◆ **EXERCISE DETAILS**
What lies from the line containing "cad_parts[node].hide_render = cad_parts[node].hide_viewport" through the line containing "self.screws(looks)"? Print exactly those lines, with both ends, and no others.
[begin RECORDS PROVIDED]
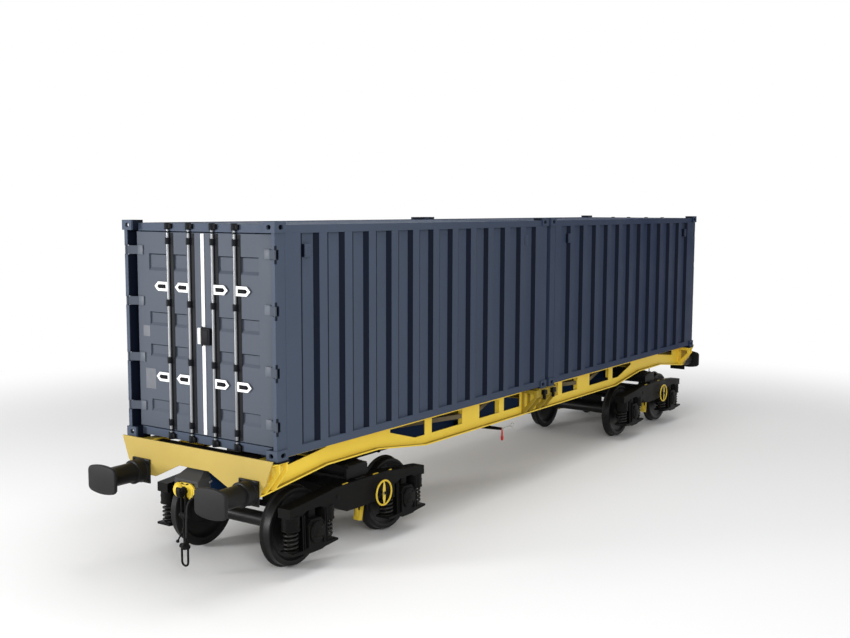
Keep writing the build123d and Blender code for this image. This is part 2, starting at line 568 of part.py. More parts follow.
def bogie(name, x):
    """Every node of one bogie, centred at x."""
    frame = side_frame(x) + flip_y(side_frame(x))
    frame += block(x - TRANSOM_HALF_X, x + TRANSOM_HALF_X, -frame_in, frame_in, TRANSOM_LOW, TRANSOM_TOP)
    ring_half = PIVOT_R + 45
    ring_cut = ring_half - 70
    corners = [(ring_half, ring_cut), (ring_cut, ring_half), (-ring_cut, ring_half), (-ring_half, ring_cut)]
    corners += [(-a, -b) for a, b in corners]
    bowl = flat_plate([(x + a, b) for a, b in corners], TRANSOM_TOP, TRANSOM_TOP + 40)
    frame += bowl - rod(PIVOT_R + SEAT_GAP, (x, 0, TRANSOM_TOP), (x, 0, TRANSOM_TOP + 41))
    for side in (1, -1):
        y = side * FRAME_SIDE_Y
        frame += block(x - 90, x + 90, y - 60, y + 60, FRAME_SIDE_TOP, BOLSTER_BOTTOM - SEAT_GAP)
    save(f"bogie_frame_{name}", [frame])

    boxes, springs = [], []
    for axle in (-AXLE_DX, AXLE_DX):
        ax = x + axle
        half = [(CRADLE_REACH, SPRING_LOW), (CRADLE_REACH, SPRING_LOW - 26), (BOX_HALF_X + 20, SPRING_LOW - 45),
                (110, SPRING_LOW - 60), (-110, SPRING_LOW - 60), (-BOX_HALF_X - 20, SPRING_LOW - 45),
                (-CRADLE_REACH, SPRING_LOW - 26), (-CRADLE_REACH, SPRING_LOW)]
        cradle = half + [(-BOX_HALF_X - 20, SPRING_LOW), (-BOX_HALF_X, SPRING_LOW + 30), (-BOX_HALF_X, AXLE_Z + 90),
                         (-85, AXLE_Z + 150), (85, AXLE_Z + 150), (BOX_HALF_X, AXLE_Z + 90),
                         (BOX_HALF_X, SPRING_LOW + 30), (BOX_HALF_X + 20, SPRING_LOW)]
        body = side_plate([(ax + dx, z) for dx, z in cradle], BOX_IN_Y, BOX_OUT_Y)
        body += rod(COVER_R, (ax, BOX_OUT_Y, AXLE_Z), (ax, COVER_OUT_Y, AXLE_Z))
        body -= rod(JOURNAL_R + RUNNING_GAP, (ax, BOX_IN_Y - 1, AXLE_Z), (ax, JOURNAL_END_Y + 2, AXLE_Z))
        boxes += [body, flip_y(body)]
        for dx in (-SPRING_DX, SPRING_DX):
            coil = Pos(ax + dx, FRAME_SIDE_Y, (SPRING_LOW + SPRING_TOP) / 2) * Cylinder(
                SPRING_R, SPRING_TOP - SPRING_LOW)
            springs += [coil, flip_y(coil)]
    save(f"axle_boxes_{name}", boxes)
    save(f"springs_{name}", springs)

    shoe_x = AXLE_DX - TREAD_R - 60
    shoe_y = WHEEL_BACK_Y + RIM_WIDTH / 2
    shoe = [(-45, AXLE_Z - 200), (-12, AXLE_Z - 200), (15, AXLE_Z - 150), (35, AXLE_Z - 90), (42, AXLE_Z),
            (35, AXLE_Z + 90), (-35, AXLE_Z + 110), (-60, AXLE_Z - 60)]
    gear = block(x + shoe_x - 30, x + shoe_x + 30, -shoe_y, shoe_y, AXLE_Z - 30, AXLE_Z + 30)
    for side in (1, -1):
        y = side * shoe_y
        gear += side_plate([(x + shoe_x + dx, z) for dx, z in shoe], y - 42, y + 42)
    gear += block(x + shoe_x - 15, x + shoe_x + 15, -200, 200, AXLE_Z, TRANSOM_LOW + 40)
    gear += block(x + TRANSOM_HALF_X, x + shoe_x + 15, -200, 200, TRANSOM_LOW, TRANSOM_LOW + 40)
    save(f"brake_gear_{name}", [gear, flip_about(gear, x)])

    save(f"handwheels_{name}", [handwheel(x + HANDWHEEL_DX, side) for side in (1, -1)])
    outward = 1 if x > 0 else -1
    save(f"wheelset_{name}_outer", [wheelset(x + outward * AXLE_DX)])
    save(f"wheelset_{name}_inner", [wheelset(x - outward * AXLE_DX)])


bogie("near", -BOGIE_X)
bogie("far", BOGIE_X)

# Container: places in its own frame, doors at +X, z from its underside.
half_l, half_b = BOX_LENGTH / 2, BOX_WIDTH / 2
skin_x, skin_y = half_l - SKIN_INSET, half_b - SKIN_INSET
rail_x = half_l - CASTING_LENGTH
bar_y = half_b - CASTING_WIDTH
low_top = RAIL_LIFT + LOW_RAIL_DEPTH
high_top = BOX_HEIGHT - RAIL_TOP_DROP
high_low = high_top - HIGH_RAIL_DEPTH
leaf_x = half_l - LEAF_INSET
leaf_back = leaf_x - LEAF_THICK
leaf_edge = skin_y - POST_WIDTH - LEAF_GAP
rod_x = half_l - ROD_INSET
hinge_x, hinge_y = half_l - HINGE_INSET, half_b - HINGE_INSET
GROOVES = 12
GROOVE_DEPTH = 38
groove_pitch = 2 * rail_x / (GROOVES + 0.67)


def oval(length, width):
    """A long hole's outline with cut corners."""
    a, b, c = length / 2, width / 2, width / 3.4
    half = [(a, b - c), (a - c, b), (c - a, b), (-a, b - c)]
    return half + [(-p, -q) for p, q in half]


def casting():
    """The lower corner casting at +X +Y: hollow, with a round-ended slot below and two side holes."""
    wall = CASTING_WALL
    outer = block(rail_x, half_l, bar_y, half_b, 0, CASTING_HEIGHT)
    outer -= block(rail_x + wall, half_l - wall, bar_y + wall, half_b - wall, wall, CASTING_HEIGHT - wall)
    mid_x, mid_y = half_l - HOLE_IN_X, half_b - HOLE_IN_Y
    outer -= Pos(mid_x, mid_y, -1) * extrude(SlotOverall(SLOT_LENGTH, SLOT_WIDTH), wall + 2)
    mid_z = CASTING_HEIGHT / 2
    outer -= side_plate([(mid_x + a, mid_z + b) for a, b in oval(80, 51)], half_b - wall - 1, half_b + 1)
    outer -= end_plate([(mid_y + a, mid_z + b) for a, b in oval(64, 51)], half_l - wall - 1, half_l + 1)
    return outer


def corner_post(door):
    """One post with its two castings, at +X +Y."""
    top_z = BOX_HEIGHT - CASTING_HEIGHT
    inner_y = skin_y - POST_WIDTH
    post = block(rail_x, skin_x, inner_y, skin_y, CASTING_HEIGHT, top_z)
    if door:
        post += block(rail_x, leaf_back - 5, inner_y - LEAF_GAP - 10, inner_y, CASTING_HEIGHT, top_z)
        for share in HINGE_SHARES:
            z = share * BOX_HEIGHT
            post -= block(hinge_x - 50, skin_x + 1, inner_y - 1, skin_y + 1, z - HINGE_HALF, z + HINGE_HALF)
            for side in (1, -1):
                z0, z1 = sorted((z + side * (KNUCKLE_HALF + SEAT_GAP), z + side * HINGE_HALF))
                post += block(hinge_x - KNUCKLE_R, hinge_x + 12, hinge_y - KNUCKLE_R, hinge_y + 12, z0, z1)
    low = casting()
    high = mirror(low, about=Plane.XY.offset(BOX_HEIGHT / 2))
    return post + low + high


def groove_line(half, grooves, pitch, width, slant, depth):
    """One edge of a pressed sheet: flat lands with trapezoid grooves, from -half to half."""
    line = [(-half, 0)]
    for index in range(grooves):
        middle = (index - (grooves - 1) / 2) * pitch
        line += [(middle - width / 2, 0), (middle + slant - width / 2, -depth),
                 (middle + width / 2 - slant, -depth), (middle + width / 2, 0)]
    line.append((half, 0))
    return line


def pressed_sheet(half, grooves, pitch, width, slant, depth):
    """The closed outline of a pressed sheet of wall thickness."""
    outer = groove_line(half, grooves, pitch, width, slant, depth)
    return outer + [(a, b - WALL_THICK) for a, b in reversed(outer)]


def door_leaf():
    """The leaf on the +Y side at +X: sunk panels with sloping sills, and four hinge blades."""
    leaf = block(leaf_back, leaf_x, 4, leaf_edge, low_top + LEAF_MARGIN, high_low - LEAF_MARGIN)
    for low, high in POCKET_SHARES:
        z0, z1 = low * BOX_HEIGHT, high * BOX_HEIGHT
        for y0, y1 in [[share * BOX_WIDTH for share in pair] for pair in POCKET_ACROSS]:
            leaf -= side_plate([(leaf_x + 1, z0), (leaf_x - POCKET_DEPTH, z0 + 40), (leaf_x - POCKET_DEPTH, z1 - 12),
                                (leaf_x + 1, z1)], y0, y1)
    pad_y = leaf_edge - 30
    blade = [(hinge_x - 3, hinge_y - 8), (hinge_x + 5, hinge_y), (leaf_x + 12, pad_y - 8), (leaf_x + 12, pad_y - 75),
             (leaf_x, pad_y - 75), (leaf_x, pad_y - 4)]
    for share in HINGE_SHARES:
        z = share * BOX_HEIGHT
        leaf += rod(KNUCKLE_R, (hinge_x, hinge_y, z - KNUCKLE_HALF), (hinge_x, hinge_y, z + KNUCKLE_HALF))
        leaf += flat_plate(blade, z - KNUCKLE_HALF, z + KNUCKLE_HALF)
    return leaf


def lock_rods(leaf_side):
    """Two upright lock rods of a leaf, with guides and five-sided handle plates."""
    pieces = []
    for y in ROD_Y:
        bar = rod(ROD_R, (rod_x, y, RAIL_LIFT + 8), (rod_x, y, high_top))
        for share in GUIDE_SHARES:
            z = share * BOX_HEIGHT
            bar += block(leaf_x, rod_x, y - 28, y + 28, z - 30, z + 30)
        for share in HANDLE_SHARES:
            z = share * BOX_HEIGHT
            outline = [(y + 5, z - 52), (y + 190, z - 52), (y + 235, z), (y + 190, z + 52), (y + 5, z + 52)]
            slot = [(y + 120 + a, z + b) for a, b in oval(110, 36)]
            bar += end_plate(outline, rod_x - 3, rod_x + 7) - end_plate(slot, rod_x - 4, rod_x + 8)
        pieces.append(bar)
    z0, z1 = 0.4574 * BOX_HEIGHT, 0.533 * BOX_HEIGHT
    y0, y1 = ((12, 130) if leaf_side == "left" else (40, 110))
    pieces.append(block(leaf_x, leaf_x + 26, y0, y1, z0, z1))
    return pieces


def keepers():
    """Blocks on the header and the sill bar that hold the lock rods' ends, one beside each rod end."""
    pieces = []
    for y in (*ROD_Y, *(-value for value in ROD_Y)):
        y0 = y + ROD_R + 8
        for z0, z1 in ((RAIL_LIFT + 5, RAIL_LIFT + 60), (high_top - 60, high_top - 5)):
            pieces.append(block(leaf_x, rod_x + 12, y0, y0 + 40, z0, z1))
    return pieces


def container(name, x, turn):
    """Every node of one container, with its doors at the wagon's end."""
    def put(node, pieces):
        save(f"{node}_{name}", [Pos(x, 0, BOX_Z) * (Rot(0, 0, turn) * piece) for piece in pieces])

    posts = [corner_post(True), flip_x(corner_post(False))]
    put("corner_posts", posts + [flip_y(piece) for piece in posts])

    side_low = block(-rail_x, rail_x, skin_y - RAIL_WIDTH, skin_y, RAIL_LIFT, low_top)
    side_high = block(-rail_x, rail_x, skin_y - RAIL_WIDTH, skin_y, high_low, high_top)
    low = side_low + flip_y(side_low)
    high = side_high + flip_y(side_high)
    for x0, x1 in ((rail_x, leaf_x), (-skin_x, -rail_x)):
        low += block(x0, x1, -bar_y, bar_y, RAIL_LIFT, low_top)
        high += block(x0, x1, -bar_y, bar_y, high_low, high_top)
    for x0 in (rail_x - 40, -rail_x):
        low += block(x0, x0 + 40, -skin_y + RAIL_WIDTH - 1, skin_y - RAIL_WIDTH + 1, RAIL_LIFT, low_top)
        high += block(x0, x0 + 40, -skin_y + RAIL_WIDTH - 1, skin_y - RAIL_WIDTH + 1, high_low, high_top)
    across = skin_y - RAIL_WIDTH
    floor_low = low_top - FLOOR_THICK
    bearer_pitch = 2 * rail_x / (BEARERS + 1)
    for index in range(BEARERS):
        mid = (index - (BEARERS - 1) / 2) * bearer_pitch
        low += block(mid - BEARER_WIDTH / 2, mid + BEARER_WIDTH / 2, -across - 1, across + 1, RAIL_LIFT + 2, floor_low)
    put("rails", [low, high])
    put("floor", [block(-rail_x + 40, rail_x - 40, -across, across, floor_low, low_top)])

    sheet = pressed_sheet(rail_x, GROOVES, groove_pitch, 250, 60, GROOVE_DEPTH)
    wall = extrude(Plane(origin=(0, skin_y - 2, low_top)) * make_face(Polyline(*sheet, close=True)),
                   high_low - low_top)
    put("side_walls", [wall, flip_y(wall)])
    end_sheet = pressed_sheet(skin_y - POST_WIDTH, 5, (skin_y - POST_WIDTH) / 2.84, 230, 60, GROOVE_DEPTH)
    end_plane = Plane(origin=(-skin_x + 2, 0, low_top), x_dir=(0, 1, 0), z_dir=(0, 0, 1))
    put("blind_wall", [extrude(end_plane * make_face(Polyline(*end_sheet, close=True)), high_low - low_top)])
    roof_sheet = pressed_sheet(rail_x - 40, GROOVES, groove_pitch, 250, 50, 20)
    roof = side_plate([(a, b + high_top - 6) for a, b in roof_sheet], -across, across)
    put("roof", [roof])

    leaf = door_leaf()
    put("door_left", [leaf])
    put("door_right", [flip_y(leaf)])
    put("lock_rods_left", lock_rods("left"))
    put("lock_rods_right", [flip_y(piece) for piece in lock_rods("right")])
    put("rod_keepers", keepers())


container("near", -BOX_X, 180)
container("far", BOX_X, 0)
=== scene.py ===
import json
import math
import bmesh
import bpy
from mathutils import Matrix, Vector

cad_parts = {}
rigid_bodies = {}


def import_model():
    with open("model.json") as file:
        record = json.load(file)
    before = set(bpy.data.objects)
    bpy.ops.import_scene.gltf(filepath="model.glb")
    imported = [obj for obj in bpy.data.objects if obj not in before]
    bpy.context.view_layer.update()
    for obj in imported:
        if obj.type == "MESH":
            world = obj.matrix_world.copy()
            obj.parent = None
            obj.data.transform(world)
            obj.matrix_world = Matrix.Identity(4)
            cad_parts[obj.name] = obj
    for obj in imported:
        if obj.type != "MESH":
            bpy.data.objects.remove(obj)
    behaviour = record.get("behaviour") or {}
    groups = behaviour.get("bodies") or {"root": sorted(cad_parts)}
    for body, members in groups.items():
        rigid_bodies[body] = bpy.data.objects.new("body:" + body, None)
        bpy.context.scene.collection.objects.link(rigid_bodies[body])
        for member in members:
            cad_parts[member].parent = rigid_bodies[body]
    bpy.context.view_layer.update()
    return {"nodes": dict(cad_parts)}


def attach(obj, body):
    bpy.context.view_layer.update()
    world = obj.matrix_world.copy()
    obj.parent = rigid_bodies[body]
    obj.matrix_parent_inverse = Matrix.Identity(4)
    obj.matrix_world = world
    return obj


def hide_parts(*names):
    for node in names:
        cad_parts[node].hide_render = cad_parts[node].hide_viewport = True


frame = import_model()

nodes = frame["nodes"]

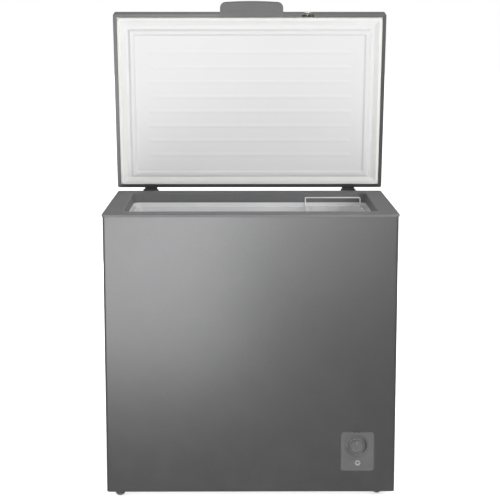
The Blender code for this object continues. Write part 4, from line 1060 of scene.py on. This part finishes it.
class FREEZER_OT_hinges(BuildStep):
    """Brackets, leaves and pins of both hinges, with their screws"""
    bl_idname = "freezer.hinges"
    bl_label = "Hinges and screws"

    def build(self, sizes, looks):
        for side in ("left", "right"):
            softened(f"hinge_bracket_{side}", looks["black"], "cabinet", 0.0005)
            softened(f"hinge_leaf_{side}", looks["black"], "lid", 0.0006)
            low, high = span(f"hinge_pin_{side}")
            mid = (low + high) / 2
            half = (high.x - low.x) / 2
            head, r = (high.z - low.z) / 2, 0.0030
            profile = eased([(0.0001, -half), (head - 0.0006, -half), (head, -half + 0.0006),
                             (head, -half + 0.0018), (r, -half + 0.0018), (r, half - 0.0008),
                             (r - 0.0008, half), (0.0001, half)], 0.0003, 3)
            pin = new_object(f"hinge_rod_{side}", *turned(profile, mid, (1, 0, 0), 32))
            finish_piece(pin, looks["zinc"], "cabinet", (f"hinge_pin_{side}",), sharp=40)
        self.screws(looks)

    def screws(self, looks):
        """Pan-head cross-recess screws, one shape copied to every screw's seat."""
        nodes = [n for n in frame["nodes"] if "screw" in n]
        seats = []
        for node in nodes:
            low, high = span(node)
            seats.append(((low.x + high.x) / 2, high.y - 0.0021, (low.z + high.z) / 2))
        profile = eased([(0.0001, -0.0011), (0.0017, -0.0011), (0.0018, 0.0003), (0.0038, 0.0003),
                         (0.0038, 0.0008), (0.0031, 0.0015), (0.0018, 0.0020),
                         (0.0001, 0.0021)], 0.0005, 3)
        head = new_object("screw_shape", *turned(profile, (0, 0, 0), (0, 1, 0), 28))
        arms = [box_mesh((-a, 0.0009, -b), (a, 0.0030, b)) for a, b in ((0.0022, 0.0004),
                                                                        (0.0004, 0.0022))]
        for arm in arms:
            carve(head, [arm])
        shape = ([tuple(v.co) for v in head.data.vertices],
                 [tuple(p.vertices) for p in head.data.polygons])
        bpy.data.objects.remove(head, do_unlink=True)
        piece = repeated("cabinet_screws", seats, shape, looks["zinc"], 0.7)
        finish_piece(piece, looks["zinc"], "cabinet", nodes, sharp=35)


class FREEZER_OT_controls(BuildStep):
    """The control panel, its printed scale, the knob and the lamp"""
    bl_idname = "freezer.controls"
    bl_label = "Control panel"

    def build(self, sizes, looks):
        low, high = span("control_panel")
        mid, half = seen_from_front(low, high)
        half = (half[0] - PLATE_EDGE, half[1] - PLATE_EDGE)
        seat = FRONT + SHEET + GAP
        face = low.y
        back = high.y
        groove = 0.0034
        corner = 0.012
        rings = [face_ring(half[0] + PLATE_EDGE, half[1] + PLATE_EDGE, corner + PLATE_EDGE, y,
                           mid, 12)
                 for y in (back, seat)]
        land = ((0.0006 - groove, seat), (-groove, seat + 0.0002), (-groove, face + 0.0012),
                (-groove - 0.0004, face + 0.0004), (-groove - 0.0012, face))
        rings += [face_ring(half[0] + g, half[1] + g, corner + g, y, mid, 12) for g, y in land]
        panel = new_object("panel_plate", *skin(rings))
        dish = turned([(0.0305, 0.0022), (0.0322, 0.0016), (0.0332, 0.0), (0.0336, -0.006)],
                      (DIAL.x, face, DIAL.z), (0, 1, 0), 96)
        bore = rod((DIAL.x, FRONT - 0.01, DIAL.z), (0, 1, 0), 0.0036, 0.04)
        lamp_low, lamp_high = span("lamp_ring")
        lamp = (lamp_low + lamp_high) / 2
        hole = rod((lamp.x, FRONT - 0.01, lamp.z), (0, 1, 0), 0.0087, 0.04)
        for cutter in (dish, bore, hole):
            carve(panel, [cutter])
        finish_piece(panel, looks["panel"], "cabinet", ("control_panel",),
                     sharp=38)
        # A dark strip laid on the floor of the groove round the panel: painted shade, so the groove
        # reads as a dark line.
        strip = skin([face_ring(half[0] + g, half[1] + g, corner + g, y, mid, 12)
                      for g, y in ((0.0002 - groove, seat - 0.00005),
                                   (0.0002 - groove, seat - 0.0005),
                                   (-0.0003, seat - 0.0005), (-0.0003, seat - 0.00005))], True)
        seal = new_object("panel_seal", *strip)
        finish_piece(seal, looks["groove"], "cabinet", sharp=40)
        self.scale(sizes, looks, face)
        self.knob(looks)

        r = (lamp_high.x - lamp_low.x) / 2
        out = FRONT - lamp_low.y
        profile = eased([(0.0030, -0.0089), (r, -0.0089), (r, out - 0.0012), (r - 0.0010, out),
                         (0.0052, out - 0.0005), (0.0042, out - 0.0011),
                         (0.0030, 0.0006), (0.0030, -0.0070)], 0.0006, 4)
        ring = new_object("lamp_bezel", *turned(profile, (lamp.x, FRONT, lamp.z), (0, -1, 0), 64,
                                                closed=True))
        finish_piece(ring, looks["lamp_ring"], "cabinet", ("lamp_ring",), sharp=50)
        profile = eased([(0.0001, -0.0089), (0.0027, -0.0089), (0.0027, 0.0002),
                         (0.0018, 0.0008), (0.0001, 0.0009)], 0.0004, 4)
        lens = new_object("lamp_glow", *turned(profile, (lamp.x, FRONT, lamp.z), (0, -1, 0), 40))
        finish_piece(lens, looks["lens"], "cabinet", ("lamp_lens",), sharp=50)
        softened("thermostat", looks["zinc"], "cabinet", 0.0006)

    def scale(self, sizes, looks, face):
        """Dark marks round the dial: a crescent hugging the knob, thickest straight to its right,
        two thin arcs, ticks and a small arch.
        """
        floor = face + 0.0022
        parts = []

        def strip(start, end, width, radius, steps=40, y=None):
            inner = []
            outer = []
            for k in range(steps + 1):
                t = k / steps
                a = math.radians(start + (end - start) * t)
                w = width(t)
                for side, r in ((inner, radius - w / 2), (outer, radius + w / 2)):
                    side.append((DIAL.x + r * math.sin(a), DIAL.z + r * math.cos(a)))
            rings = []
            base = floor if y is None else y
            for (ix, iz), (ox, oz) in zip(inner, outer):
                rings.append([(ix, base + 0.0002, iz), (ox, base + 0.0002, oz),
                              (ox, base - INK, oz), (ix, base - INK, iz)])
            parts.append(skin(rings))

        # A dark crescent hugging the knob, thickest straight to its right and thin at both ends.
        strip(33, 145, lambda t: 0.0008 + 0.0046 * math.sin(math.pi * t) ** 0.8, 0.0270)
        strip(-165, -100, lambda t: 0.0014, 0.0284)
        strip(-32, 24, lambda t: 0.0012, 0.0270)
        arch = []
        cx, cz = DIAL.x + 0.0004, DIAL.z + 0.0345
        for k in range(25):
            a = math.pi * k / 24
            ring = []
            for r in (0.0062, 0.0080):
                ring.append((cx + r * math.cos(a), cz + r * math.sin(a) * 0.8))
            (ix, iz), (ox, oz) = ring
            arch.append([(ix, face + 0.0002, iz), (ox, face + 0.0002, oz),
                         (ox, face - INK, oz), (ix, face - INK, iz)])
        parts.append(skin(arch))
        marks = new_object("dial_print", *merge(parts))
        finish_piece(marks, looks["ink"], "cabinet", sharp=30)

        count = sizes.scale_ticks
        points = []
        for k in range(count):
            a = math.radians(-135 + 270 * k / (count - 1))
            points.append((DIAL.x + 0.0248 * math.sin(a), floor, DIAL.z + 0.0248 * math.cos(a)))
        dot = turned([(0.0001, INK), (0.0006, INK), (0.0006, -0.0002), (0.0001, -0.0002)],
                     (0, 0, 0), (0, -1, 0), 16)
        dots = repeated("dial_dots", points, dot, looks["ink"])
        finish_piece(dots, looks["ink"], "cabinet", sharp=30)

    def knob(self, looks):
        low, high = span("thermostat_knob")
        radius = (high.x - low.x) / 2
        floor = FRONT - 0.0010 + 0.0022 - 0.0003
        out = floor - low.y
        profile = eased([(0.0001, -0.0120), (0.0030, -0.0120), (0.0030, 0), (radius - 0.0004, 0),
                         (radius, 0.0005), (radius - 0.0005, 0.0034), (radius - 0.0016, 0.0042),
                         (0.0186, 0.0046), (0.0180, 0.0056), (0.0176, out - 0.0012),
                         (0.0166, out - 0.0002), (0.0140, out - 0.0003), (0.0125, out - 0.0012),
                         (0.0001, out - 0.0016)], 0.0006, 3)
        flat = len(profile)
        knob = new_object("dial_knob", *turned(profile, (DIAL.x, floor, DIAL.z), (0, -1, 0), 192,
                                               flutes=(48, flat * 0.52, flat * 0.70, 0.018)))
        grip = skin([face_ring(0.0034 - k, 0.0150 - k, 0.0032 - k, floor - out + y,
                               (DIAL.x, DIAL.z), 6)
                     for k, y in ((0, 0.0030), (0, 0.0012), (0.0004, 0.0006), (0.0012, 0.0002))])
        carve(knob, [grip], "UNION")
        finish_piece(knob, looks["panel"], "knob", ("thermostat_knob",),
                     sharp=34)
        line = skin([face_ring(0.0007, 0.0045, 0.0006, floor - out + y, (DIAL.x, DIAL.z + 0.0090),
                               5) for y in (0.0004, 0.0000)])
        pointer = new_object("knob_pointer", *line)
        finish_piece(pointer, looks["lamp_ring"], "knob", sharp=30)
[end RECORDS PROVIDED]
◆ **EXPECTED ANSWER**
        cad_parts[node].hide_render = cad_parts[node].hide_viewport = True


frame = import_model()

nodes = frame["nodes"]

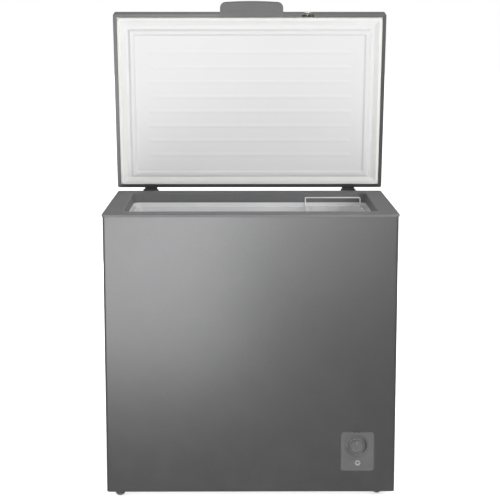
The Blender code for this object continues. Write part 4, from line 1060 of scene.py on. This part finishes it.
class FREEZER_OT_hinges(BuildStep):
    """Brackets, leaves and pins of both hinges, with their screws"""
    bl_idname = "freezer.hinges"
    bl_label = "Hinges and screws"

    def build(self, sizes, looks):
        for side in ("left", "right"):
            softened(f"hinge_bracket_{side}", looks["black"], "cabinet", 0.0005)
            softened(f"hinge_leaf_{side}", looks["black"], "lid", 0.0006)
            low, high = span(f"hinge_pin_{side}")
            mid = (low + high) / 2
            half = (high.x - low.x) / 2
            head, r = (high.z - low.z) / 2, 0.0030
            profile = eased([(0.0001, -half), (head - 0.0006, -half), (head, -half + 0.0006),
                             (head, -half + 0.0018), (r, -half + 0.0018), (r, half - 0.0008),
                             (r - 0.0008, half), (0.0001, half)], 0.0003, 3)
            pin = new_object(f"hinge_rod_{side}", *turned(profile, mid, (1, 0, 0), 32))
            finish_piece(pin, looks["zinc"], "cabinet", (f"hinge_pin_{side}",), sharp=40)
        self.screws(looks)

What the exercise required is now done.